As noted, the Russian speed and skill was eye-popping in Sarnia, but in Russia's semi-final win over Finland, I couldn't have been more impressed with their tenacity. They had voracious hunger for the puck. They were relentless, hard and physical, winning battles, going to the net, playing with as much passion and commitment without the puck as with it. It was every player on every shift for the entire game. It was no small wonder they won the gold medal the next day with a win over the Americans, who had looked like the team to beat all week.
Dare I say it, these Russians played what we like to think is a great Canadian-style game, except with greater speed, skill and strength. I often felt the same way when watching the Americans.

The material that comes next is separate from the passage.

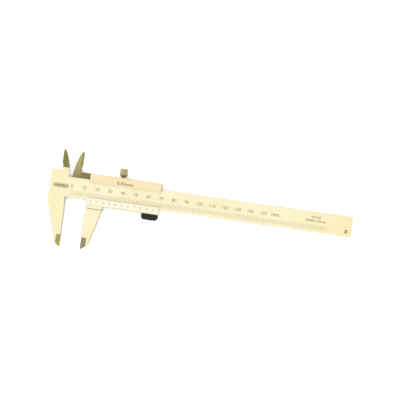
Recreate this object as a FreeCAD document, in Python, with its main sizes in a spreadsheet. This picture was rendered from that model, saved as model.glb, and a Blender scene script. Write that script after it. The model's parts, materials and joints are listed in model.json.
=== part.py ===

Make of that what you will. These are all merely subjective observations from one person after watching a handful of games involving 16-year-olds in a tournament with a somewhat unusual format (Canada splitting its talent over multiple teams).
If I were to infer to anything from my time at the World Under-17 Challenge, there would be two takeaways:
One, given that Canadians have just one silver and one bronze of the 12 medals up for grabs over the last four years at this event, it would appear obvious that if "winning" is the primary objective, going with multiple balanced entries or regional teams against the other countries' national squads isn't going to cut it. Canada's opponents have simply improved too much, though one may do well to ask how "important" winning should be at this stage of the development model.
Two, whatever "statement" the NHL Draft or back-to-back Olympic gold medals may ultimately make about Canada's status as a hockey power, I still have to believe there is much Canada can learn from its international competition, especially on how to teach superior skating and skills to its young players.
Canada can be better; Canada is going to need to be better because the other hockey-playing nations of the world are continuing to set the bar higher and higher.
I'm not sure you need a summit to see that.